Long ago, way before most of you were born, I drove from a Chicago suburb to Palo Alto, California to attend Stanford University.
My father, who believed everyone should be as forthright as he was, bought me a brand new metallic blue 1949 Ford (at dealer’s cost, $1400) and said goodbye.
I was young, just 17 by just a week when I graduated from Niles Township High School, and driving 1600 miles alone was somewhat terrifying. I arrived there the night before registration, checked into a motel, and spent the night in high anxiety.
The next day I registered…not feeling any better when I saw how much older everyone looked. I was 5 foot 3 inches, weighed about 95 pounds, had huge horned-rimmed glasses and looked about 14.

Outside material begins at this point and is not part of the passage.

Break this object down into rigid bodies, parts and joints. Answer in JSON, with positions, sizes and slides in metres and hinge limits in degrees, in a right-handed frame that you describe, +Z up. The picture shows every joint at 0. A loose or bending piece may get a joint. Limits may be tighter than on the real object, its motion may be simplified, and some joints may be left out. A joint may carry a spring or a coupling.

I met my roommates at Encina Hall: one a veteran (Benny was 22, in school as a freshman under the GI Bill) and the other Doug. Doug was a year and a half older than me, looked like a college student with a great smile and a manner that put me entirely at ease. And thus started a great year at a great school.
We remained in touch afterwards; Doug was a member of one of the great families of San Francisco; he married his college sweetheart Mary who was so pretty she took your breath away.
When Hal and I and Peggy started BASS Tickets, Doug’s company was our insurance carrier; he also invested in BASS and was a little tolerant during the bad times when we were late on our premiums…..I think he advanced them out of his pocket. We lived and died by the fortunes of Stanford football which, unlike today, was pretty bad then. And Doug, I believe, headed the alumni fund raising for the University.
After we sold BASS (and Doug and the other investors came out spectacularly well) we still touched base, but not nearly as often….I last spoke to him a few years back and we laughed and talked about the days.
Doug’s obituary was in the San Francisco Chronicle today. He died of cancer during Thanksgiving week.
It takes us our lifetime to get used to death of our contemporaries; not just our grandparents, uncles and others.
Just give a friend a hug today for no damn reason.